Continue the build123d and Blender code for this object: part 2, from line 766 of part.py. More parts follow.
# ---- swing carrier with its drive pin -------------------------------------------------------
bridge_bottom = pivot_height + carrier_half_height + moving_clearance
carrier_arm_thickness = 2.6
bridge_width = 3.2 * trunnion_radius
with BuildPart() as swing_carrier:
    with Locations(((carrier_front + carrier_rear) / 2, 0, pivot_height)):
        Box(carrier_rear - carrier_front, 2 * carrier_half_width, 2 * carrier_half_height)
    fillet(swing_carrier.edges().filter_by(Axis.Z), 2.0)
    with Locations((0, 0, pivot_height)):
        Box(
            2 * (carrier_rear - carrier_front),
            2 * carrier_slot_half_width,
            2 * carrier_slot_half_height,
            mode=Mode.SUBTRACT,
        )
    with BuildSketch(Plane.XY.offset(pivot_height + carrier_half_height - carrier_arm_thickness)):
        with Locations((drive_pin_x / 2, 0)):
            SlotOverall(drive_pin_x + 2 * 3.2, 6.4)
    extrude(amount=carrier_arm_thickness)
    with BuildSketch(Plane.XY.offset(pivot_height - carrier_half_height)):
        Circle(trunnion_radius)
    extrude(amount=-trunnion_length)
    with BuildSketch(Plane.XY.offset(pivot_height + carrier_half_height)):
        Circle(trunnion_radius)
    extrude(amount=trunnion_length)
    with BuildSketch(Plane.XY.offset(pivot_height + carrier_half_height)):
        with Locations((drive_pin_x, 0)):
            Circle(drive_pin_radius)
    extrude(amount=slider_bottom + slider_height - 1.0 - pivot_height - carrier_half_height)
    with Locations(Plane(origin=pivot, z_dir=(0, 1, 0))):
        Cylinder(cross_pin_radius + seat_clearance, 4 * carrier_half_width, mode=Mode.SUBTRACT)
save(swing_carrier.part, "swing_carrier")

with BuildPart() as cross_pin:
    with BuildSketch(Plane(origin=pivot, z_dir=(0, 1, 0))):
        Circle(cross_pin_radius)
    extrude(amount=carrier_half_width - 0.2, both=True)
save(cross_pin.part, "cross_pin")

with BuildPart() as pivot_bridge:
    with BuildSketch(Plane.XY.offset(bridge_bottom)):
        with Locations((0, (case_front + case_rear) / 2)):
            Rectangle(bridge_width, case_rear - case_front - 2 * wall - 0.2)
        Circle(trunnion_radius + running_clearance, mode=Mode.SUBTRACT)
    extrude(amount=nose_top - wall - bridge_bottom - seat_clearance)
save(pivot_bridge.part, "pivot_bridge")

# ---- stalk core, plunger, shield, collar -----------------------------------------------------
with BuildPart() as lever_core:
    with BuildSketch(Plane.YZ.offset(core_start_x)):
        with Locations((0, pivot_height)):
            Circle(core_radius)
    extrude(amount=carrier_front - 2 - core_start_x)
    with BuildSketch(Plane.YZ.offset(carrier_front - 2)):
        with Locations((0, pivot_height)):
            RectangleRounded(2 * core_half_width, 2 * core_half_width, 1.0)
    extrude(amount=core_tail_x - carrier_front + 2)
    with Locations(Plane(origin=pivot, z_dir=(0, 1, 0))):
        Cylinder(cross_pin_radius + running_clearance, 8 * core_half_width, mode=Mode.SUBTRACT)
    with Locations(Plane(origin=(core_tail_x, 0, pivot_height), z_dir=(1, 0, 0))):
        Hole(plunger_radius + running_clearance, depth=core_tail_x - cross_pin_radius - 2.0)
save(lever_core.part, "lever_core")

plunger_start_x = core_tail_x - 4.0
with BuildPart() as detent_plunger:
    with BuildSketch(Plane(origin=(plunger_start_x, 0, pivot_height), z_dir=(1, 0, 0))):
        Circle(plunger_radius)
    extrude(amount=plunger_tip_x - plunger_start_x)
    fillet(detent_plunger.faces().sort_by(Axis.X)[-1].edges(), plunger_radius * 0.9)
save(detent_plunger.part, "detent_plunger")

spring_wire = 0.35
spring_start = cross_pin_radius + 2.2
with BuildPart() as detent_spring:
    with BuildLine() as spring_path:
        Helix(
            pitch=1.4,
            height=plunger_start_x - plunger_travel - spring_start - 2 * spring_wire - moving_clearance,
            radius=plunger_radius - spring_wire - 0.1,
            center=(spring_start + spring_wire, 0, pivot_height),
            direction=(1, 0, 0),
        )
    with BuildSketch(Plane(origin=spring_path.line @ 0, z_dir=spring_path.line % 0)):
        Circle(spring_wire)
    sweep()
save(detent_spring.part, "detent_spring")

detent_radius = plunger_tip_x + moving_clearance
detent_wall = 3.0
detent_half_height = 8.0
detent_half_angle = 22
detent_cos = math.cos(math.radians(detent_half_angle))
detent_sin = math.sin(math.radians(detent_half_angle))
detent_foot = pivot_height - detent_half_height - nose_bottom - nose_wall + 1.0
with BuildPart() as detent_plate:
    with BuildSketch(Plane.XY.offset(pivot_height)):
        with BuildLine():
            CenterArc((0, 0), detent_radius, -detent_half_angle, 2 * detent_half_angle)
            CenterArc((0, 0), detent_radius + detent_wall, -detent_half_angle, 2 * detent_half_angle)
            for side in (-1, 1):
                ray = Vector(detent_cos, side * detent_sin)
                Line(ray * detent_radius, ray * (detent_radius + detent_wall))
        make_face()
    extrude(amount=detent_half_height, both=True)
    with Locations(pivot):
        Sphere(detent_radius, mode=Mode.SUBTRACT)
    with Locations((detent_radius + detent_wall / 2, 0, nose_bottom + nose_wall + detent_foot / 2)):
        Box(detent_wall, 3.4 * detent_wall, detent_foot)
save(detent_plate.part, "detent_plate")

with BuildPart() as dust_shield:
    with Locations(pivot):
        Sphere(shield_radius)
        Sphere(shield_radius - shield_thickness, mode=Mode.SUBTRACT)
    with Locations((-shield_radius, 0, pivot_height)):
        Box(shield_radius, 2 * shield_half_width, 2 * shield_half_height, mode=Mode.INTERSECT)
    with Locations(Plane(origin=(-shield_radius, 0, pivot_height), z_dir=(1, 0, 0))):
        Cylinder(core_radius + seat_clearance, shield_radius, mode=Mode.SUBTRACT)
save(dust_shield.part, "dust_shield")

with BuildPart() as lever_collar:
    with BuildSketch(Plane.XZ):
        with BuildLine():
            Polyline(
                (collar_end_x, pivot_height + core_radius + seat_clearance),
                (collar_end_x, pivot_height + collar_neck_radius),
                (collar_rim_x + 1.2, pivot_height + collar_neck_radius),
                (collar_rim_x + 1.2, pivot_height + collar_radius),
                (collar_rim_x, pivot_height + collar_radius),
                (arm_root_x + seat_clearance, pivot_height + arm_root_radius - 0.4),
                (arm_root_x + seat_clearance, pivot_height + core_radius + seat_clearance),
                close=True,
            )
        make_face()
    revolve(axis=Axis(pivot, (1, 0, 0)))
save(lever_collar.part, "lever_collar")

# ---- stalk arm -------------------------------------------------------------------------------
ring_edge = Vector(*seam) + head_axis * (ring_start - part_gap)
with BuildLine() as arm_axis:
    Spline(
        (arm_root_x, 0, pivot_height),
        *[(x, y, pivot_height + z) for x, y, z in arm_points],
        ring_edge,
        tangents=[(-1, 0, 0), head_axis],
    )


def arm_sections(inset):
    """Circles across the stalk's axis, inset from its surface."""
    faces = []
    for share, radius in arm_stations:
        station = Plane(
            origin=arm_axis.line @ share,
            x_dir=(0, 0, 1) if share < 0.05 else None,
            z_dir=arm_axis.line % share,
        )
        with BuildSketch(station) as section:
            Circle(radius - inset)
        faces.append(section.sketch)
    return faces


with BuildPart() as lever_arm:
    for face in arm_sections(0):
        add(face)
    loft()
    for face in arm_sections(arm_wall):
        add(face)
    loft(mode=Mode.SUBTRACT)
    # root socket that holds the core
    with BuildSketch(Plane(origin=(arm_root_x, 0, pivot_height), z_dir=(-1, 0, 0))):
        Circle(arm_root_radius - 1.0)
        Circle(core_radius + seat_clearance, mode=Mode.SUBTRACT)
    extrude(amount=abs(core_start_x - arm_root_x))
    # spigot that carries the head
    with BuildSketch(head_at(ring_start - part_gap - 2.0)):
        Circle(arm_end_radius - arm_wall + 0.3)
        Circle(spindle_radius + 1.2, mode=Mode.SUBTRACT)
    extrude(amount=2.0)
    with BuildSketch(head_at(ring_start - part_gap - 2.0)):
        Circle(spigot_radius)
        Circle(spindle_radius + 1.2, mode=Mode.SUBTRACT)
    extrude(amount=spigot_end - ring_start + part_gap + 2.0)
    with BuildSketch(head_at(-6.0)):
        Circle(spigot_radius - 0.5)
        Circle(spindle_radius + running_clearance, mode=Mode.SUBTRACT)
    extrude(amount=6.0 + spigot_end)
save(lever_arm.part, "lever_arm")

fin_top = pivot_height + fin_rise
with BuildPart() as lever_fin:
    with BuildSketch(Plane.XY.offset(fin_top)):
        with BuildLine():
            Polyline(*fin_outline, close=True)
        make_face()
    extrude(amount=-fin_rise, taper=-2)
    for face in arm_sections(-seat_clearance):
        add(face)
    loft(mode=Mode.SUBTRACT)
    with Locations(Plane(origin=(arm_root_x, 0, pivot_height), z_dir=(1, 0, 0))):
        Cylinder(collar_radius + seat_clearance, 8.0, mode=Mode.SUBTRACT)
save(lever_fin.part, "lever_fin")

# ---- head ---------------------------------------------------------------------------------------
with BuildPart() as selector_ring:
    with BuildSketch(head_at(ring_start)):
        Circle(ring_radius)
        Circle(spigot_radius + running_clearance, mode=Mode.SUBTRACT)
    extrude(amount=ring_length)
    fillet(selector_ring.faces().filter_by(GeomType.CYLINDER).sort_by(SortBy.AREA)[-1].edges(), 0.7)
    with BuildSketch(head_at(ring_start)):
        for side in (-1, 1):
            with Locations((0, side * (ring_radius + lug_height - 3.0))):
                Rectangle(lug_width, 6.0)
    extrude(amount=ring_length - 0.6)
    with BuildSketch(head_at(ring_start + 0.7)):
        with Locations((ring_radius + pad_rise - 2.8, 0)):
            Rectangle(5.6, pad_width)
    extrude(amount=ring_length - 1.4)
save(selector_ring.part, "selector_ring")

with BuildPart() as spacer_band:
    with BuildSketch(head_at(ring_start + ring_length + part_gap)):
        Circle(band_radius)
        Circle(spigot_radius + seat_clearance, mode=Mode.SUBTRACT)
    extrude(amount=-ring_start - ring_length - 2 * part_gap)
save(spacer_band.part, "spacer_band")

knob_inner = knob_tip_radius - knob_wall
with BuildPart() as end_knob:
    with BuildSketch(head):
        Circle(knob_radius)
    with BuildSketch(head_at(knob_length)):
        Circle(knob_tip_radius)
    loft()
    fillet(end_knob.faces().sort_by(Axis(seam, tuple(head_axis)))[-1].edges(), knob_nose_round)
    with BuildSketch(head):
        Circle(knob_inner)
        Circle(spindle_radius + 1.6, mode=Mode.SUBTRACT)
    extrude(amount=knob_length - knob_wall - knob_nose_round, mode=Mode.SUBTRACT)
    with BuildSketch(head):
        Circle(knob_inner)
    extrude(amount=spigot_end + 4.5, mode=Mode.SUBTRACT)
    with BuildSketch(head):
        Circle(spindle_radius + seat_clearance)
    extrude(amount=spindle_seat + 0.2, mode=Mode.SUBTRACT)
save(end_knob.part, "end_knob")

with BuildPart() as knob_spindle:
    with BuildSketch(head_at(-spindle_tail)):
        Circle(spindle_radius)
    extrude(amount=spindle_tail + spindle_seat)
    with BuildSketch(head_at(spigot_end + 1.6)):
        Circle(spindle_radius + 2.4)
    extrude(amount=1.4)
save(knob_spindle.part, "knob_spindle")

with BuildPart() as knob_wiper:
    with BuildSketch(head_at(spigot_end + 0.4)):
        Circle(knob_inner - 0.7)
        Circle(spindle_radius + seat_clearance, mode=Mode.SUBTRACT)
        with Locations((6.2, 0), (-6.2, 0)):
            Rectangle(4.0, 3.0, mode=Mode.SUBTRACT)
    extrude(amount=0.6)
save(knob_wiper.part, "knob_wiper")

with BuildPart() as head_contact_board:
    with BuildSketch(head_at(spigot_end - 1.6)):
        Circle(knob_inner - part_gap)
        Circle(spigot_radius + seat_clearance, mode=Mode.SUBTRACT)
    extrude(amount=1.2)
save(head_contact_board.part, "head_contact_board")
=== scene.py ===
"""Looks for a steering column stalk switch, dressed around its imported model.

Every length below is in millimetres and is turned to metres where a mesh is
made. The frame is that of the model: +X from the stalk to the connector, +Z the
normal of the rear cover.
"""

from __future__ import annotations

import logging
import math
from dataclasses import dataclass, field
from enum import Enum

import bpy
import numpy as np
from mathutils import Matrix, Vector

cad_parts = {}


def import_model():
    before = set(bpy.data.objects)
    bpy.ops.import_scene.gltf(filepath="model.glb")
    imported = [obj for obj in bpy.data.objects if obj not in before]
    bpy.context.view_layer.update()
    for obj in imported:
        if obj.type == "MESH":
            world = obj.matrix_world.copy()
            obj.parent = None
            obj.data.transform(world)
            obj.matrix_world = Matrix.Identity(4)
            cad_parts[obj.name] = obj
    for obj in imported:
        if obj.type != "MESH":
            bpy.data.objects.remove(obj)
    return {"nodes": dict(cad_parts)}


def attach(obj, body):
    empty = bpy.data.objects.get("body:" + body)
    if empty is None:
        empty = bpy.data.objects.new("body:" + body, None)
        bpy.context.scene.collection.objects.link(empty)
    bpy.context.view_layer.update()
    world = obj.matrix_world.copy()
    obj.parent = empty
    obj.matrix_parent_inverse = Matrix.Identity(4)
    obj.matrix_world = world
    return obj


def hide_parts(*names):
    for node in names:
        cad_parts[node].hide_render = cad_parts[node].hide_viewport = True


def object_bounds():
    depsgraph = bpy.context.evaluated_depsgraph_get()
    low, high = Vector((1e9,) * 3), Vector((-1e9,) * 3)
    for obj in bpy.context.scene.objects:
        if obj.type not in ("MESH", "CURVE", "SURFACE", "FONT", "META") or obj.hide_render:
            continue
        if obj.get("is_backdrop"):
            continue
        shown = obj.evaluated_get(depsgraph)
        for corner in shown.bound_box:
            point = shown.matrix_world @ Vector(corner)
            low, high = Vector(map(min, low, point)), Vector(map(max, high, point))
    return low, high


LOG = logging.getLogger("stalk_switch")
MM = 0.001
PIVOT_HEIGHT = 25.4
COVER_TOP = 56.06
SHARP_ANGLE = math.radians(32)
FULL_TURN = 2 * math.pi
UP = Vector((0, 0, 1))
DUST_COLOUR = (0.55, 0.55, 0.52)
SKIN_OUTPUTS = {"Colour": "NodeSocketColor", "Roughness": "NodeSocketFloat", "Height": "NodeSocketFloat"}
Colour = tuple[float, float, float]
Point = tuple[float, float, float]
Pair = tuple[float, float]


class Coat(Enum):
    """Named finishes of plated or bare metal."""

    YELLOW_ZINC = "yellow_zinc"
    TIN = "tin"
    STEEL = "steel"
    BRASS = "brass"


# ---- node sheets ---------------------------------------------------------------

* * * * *

= BRIEF =
Out of the material above, gather each line where "copy" appears.

= EXERCISE SOLUTION =
            world = obj.matrix_world.copy()
    world = obj.matrix_world.copy()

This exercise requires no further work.